The constant use of deltas for hedging in this manner is vital for an options market-maker. That using a hedge of 47.64 produces a profit on both the upside and downside is the impact of the gamma, in this case positive gamma.
Binary Call Option Delta v Conventional Call Option Delta
Figures 7a-e illustrate the difference over time to expiry between the binary call option deltas and their conventional cousins for those already familiar with conventionals.
Points of note are:
1) Whereas the conventional call deltas are constrained to a value of 0.5 when the option is at-the-money, the binary call is at its highest when at-the-money and has no constraint being able to approach infinity as time to expiry approaches 0.
2) When time to expiry is greater than 1 day (Figs.7a-c) the gearing of the binary call option is lower than the conventional call option, but when time to expiry is reduced (Figs.7d-e) the delta of the binary call becomes higher than the maximum value of 1.0 of the conventional call option.
3) The conventional call option delta profile resembles the price of the binary call.
4) Substituting a range of implied volatilities instead of the times to expiry would provide a similar set of illustrations to Figs.7a-e.
Binary call option delta provides instant and easily understood information on the behaviour of the price of a binary call in relation to a change in the underlying.
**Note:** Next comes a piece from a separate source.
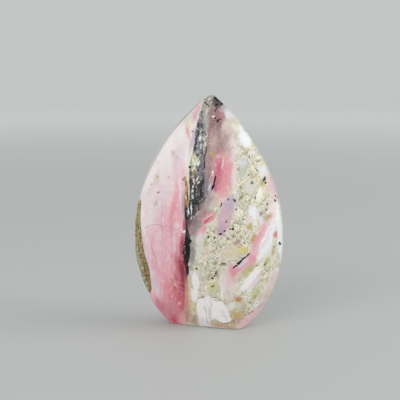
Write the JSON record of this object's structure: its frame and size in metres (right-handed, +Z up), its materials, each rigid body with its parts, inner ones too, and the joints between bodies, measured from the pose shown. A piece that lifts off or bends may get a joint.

Binary calls always have positive deltas so an increase in the underlying causes an increase in the value of the binary call.When a trader takes a position in any binary call they are immediately exposed to possible adverse movements in time, volatility and the underlying. The risk of the latter can be immediately negated by taking an opposite position in the underlying equivalent to the delta of the position.
For book-runners and market-makers hedging against an adverse movement in the underlying is of prime importance and hence the delta is the most widely used of the greeks.
Nevertheless, as expiry approaches the delta can reach ludicrously high numbers so one should always observe the tenet: “Beware Greeks bearing silly analysis numbers…”.